Boehner’s last effort involved linking the debt ceiling to a plan to reverse a reduction in cost-of-living increases for military pensions. But Republicans had approved a budget plan with that cost-containing measure just weeks ago. In the end, so many House GOP members were conflicted about this final choice that Boehner just threw up his hands.

“It’s the fact that we don’t have 218 votes. And when you don’t have 218 votes, you have nothing. We’ve seen that before, and we’ll see it again,” he said.

Tea party groups may see Boehner’s latest move as yet more evidence that he’s a squish who needs to be replaced. The Senate Conservatives Fund is already calling for the speaker’s ouster. After the announcement Tuesday, this fundraising group issued a statement that said Boehner had to go.

“Republicans are giving up because they know that winning is impossible when their leaders are determined to lose,” the statement said.

Meanwhile, some on the left indulged in a bit of schadenfreude at Boehner’s discomfiture. Following last fall’s government shutdown debacle, it’s clear the GOP House leadership won’t engage in another fiscal showdown anytime soon, they pointed out. Given that, Boehner had little leverage, meaning eventual passage of a clean debt bill was foreordained.

“Watching congressional Republicans stumble their way around the land mines of a debt limit increase and an immigration reform dilemma, it’s hard not to lose respect for their political skills,” writes Democratic strategist Ed Kilgore in the Washington Monthly’s “Political Animal” blog on Tuesday.

That said, it is still possible – maybe likely – that Boehner took the best exit door available from this situation.

For one thing, it means the debt limit issue gets disposed of quickly.

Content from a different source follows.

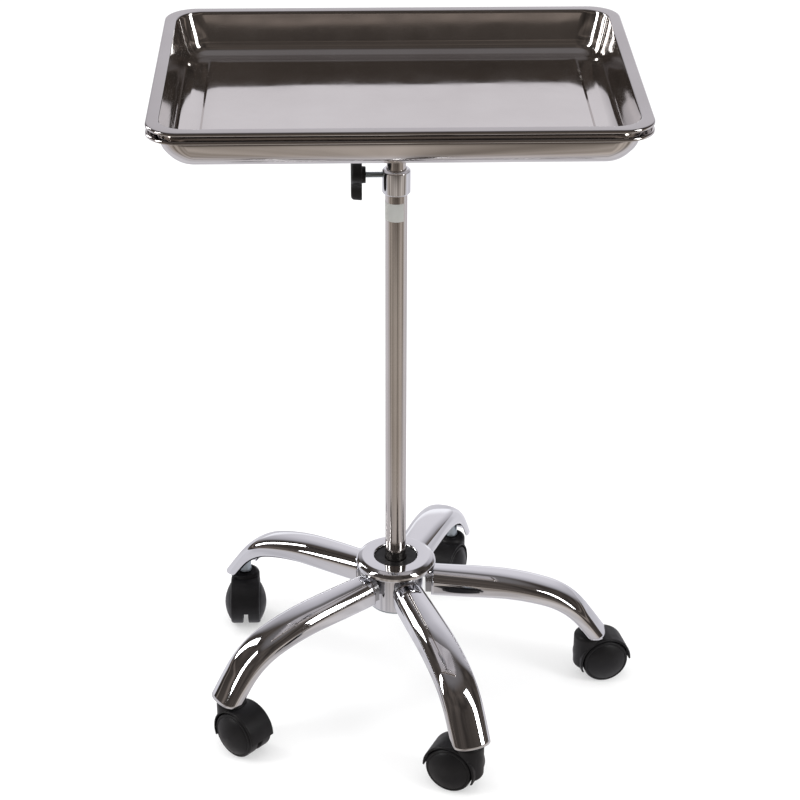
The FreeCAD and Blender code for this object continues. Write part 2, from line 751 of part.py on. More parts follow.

Last year’s fiscal fight hurt GOP approval ratings. Even worse, from the party’s point of view, it overshadowed the first stumbling days of the Obamacare rollout. Now Boehner has shoveled away another fiscal problem at the moment the Affordable Care Act is in the news again, this time for the approval of yet more delays on the requirement that employers provide health insurance.

He’s also saved many GOP House members from taking a tough vote. Raising the debt ceiling may be the fiscally responsible route, considering that all it does is authorize payment for bills already incurred. But it’s still a symbol of government largess to many Republican voters. Now Boehner can hang the onus for the debt ceiling on Democrats, for the most part.

Meanwhile, the speaker spent a considerable amount of time at least trying to find an acceptable add-on. This could win him some personal credibility with tea party conservatives, some of whom felt from the beginning that the clean bill was inevitable and Boehner should just get on with it.

With debt ceiling done, Boehner can rally his members for a 2014 midterm election that might tilt decisively Republican. It’s almost unthinkable that Democrats will gain the seats necessary to take back the House, while control of the Senate depends on whether a few Democratic incumbents can win reelection in red-leaning states.

“The landscape presently couldn’t look much better for Republicans,” Mr. Kilgore writes.